▼

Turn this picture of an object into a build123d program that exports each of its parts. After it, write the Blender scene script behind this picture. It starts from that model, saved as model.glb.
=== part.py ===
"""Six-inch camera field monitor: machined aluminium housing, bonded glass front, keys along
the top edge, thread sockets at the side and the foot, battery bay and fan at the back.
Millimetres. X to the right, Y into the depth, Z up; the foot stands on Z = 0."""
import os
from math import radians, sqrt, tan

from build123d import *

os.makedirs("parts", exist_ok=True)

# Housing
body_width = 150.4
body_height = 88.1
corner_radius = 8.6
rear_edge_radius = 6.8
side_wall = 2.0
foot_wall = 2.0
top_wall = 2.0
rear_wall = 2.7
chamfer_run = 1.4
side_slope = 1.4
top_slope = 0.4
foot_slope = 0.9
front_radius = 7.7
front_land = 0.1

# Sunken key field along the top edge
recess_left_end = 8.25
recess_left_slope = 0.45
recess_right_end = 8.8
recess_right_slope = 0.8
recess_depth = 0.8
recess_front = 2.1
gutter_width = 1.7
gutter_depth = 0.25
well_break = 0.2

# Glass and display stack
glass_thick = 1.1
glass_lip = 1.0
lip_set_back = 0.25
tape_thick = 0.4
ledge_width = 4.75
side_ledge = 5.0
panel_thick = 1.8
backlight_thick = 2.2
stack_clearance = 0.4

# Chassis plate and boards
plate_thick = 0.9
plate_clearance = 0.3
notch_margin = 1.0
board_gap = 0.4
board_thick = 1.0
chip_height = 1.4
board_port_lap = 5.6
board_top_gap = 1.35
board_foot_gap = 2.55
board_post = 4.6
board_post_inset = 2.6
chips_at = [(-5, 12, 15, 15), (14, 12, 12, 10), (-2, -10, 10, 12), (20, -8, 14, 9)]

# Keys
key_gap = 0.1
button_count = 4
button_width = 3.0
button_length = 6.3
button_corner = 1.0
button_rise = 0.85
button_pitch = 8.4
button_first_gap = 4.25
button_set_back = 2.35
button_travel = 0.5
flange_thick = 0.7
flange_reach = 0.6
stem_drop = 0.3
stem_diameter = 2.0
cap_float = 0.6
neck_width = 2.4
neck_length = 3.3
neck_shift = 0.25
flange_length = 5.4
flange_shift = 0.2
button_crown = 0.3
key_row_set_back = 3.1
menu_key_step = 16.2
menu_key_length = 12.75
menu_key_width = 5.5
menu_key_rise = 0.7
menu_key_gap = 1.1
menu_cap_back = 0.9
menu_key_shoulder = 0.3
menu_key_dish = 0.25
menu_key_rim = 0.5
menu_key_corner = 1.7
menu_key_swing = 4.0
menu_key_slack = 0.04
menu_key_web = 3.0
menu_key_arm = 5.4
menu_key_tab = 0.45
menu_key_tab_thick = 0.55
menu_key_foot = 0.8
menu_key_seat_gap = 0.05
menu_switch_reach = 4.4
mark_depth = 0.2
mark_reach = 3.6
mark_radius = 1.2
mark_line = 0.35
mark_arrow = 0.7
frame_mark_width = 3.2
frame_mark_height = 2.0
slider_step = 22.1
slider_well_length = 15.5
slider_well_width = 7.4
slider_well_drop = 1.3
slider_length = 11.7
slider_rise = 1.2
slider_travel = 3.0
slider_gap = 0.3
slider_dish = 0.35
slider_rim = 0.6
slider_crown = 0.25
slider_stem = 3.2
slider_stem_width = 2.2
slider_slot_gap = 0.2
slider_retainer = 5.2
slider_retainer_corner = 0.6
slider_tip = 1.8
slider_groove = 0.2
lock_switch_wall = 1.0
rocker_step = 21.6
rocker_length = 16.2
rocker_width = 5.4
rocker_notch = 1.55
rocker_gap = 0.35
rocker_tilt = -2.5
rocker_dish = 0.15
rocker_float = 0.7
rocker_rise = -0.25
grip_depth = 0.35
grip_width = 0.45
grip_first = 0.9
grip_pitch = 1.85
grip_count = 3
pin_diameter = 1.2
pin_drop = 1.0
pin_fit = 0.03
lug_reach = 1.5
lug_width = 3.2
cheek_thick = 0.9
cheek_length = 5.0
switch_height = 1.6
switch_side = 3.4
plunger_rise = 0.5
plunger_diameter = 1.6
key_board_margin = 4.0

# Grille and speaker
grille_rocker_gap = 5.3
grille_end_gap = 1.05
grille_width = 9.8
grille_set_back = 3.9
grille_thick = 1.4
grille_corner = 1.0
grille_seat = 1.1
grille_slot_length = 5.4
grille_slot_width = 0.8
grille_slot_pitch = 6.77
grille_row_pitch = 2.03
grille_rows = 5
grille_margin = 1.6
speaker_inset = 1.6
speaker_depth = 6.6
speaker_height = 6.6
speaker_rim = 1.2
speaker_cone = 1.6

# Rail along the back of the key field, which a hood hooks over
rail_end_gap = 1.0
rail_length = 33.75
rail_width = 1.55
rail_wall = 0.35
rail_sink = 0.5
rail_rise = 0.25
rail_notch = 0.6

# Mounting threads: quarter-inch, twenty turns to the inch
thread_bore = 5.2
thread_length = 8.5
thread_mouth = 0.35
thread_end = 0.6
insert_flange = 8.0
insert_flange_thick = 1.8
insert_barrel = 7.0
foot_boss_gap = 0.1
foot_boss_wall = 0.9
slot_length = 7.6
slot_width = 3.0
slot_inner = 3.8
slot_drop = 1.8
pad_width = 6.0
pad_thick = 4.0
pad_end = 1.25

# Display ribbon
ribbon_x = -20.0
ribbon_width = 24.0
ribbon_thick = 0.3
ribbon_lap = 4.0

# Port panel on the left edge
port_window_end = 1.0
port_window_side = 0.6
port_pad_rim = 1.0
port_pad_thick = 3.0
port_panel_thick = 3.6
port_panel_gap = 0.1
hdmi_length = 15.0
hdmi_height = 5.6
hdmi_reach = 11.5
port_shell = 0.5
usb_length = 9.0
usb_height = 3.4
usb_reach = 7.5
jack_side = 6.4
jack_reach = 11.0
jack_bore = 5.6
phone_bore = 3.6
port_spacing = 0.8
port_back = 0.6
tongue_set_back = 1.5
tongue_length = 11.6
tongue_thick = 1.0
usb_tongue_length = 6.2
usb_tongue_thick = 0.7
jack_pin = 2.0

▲
▼

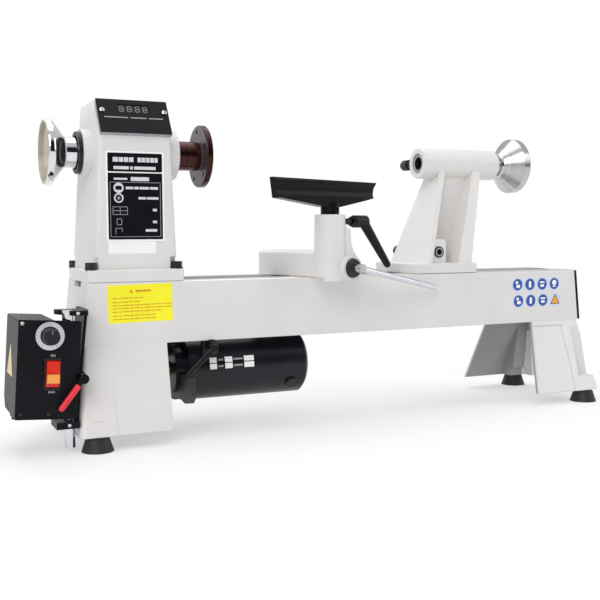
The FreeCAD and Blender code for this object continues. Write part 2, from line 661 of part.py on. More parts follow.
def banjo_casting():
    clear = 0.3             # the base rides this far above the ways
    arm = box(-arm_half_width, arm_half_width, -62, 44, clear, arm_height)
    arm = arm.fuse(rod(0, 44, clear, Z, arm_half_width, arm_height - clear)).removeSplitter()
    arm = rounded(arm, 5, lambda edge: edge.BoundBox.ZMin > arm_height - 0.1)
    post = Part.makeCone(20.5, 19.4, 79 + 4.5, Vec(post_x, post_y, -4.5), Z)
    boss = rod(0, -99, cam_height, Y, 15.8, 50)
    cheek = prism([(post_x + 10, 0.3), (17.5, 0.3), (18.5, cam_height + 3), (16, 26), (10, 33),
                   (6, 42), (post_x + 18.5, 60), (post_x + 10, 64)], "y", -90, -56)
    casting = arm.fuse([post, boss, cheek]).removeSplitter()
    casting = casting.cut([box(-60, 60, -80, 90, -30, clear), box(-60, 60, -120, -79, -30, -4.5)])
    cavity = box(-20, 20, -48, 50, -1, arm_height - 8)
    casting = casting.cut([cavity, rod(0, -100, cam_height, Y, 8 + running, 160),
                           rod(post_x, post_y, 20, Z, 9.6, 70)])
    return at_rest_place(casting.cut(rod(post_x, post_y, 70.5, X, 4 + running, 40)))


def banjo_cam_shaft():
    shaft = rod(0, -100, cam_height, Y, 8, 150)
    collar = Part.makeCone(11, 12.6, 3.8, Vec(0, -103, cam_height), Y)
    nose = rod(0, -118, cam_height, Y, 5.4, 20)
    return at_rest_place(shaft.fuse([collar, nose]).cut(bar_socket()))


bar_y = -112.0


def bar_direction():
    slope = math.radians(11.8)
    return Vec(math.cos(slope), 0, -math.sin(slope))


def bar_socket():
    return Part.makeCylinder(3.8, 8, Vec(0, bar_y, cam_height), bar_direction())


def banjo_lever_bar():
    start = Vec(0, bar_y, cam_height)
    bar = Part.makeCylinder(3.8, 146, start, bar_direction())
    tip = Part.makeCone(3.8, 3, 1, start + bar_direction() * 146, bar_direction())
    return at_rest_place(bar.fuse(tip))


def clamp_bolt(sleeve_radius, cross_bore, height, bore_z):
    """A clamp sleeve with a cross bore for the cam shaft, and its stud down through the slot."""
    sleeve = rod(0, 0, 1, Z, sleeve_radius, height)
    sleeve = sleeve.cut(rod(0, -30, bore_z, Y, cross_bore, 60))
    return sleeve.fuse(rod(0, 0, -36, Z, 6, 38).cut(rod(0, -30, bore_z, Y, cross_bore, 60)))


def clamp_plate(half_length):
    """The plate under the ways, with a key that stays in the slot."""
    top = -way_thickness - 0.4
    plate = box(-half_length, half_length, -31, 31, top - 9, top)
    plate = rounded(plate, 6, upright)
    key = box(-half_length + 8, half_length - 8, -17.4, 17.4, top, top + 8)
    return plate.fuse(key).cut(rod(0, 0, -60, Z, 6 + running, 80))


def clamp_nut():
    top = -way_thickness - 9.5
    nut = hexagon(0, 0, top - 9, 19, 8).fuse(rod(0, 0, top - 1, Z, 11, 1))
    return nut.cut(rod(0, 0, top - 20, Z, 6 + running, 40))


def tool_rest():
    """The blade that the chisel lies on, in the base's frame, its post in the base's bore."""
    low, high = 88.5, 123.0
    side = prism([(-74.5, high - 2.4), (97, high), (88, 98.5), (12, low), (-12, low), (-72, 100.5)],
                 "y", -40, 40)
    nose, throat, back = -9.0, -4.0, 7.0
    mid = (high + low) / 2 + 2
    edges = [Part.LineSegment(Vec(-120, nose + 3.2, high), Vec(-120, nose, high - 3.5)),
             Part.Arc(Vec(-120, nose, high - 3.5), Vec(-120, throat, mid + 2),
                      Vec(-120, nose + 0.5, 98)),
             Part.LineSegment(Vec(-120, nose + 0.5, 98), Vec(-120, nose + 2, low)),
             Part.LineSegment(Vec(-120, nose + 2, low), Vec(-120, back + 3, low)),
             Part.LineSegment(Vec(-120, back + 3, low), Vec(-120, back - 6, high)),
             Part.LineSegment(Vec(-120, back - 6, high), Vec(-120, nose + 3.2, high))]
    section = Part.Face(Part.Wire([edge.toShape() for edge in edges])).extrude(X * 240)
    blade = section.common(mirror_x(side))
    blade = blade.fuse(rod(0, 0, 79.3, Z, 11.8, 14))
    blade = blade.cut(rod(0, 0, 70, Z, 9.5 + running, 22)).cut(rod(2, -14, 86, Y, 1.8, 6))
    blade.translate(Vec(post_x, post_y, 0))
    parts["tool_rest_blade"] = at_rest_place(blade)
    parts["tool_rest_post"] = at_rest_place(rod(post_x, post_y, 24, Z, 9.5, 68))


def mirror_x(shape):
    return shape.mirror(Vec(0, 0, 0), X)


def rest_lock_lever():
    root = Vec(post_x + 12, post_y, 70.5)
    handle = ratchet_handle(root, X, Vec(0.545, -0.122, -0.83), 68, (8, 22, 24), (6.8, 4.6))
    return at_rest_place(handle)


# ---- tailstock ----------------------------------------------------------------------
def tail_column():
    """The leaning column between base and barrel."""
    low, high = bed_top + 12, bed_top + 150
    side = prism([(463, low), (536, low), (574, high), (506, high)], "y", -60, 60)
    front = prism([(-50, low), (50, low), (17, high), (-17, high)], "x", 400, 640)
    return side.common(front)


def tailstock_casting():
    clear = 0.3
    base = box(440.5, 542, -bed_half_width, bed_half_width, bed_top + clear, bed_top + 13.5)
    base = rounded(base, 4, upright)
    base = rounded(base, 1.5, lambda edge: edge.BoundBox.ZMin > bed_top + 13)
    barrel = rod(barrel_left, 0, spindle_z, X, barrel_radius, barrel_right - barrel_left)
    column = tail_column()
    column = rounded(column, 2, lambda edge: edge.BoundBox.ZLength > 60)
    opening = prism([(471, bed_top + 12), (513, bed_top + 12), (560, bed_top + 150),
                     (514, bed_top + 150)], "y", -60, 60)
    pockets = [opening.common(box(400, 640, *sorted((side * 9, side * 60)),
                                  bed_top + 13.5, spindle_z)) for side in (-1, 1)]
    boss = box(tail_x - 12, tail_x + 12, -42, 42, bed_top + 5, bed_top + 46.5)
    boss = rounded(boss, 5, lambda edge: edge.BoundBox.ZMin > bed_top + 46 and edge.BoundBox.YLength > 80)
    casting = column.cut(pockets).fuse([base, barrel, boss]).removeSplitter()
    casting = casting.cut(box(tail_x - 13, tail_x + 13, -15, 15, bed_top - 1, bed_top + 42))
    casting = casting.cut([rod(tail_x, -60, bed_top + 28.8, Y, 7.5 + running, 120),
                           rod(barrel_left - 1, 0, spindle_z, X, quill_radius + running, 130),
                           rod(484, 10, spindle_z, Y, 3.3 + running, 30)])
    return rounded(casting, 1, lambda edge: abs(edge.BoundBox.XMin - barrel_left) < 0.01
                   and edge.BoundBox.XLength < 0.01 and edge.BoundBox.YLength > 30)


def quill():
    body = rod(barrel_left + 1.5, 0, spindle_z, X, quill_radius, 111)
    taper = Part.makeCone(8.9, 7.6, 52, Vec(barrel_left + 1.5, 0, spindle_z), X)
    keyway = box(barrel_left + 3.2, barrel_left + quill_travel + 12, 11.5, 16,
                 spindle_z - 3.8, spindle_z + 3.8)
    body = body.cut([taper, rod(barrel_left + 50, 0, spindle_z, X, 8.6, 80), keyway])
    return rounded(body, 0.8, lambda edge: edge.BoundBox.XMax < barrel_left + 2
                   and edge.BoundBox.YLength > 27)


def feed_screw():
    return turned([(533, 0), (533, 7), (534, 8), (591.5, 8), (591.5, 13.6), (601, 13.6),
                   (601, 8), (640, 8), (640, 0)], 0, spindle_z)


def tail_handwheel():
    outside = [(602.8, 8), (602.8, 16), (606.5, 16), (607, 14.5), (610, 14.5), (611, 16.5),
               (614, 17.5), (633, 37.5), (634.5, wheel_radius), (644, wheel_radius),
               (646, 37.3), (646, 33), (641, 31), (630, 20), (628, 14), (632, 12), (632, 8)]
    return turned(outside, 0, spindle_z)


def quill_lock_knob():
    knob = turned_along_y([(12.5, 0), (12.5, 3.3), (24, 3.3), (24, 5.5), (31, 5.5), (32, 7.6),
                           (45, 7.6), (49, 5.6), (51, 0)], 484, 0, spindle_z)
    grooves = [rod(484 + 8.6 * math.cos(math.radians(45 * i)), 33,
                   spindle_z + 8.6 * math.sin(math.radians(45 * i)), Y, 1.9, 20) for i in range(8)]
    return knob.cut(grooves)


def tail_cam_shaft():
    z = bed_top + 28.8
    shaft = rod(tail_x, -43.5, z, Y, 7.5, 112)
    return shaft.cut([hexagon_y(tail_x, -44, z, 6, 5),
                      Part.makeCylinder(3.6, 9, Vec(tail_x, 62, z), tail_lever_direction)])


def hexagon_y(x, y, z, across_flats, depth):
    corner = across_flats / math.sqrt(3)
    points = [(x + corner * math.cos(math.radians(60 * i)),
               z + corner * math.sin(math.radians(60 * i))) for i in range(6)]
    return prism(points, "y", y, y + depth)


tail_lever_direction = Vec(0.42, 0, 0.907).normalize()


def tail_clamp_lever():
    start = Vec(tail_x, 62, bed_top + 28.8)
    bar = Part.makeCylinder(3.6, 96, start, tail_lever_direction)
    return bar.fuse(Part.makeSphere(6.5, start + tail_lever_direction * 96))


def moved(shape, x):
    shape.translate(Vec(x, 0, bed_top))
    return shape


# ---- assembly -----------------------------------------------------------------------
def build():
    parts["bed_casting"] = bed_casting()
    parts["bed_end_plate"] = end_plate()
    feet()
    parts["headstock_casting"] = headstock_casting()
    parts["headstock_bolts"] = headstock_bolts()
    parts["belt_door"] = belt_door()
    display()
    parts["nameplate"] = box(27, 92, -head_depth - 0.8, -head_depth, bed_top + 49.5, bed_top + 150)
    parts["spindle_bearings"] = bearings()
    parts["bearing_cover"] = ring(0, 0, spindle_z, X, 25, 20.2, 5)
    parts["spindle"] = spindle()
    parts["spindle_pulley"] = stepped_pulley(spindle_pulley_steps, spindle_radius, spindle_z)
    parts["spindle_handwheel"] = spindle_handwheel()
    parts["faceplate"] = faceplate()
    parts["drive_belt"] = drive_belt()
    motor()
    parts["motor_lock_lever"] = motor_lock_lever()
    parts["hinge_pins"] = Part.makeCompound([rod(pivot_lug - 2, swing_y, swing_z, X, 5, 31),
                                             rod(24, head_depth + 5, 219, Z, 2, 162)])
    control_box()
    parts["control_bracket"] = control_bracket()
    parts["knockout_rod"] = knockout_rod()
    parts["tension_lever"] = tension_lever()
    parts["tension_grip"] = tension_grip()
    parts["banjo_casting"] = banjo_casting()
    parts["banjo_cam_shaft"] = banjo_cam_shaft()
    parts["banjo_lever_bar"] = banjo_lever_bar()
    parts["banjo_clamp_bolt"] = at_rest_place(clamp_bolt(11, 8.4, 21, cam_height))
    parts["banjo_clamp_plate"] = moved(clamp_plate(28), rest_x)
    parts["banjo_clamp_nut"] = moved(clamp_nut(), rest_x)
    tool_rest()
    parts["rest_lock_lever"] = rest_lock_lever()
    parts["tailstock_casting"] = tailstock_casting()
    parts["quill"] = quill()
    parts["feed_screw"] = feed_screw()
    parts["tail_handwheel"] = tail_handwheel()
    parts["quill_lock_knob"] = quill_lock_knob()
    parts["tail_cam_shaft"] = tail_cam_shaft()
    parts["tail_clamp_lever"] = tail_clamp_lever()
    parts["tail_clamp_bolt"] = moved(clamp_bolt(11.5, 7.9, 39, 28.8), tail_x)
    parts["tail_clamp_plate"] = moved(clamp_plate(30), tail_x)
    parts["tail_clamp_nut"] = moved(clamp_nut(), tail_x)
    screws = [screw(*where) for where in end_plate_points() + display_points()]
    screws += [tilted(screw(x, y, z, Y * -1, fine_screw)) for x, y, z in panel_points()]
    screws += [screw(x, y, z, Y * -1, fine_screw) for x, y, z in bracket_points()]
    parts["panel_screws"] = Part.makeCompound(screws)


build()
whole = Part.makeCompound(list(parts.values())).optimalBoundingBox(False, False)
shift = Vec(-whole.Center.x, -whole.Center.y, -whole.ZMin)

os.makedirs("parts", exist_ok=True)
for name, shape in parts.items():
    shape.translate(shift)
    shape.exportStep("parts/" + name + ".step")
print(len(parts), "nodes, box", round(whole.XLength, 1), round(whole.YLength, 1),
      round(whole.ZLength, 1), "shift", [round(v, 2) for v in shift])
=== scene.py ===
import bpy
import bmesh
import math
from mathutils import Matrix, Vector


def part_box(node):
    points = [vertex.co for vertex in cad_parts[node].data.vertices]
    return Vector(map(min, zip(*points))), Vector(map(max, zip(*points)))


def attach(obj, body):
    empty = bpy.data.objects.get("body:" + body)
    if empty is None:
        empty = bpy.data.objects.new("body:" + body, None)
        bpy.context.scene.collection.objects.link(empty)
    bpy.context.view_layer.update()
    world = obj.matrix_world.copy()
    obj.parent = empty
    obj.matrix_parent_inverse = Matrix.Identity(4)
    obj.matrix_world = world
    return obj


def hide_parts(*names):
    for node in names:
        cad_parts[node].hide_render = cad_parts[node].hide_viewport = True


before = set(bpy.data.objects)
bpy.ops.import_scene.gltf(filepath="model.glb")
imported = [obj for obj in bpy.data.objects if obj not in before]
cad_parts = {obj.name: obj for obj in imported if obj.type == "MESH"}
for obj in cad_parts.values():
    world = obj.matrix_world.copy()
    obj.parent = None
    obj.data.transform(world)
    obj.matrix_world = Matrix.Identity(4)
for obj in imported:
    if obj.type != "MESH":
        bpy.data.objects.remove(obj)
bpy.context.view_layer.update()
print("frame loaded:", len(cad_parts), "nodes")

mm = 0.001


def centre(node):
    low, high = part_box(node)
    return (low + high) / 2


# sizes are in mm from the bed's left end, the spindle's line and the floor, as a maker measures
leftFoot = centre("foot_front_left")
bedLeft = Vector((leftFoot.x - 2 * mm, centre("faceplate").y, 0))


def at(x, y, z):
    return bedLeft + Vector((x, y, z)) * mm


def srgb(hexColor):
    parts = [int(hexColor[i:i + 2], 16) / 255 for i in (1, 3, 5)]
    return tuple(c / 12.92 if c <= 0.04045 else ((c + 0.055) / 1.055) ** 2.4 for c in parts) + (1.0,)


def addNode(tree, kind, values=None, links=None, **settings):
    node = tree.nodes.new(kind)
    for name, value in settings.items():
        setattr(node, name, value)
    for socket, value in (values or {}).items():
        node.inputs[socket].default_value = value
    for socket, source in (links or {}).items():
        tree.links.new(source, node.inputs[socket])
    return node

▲

WORK INSTRUCTIONS
Of all the entries above, repeat only the lines from the line that has "screws += [screw(x, y, z, Y" to the line that has "before = set(bpy.data.objects)", both lines included, exactly.

TASK RESULT
    screws += [screw(x, y, z, Y * -1, fine_screw) for x, y, z in bracket_points()]
    parts["panel_screws"] = Part.makeCompound(screws)


build()
whole = Part.makeCompound(list(parts.values())).optimalBoundingBox(False, False)
shift = Vec(-whole.Center.x, -whole.Center.y, -whole.ZMin)

os.makedirs("parts", exist_ok=True)
for name, shape in parts.items():
    shape.translate(shift)
    shape.exportStep("parts/" + name + ".step")
print(len(parts), "nodes, box", round(whole.XLength, 1), round(whole.YLength, 1),
      round(whole.ZLength, 1), "shift", [round(v, 2) for v in shift])
=== scene.py ===
import bpy
import bmesh
import math
from mathutils import Matrix, Vector


def part_box(node):
    points = [vertex.co for vertex in cad_parts[node].data.vertices]
    return Vector(map(min, zip(*points))), Vector(map(max, zip(*points)))


def attach(obj, body):
    empty = bpy.data.objects.get("body:" + body)
    if empty is None:
        empty = bpy.data.objects.new("body:" + body, None)
        bpy.context.scene.collection.objects.link(empty)
    bpy.context.view_layer.update()
    world = obj.matrix_world.copy()
    obj.parent = empty
    obj.matrix_parent_inverse = Matrix.Identity(4)
    obj.matrix_world = world
    return obj


def hide_parts(*names):
    for node in names:
        cad_parts[node].hide_render = cad_parts[node].hide_viewport = True


before = set(bpy.data.objects)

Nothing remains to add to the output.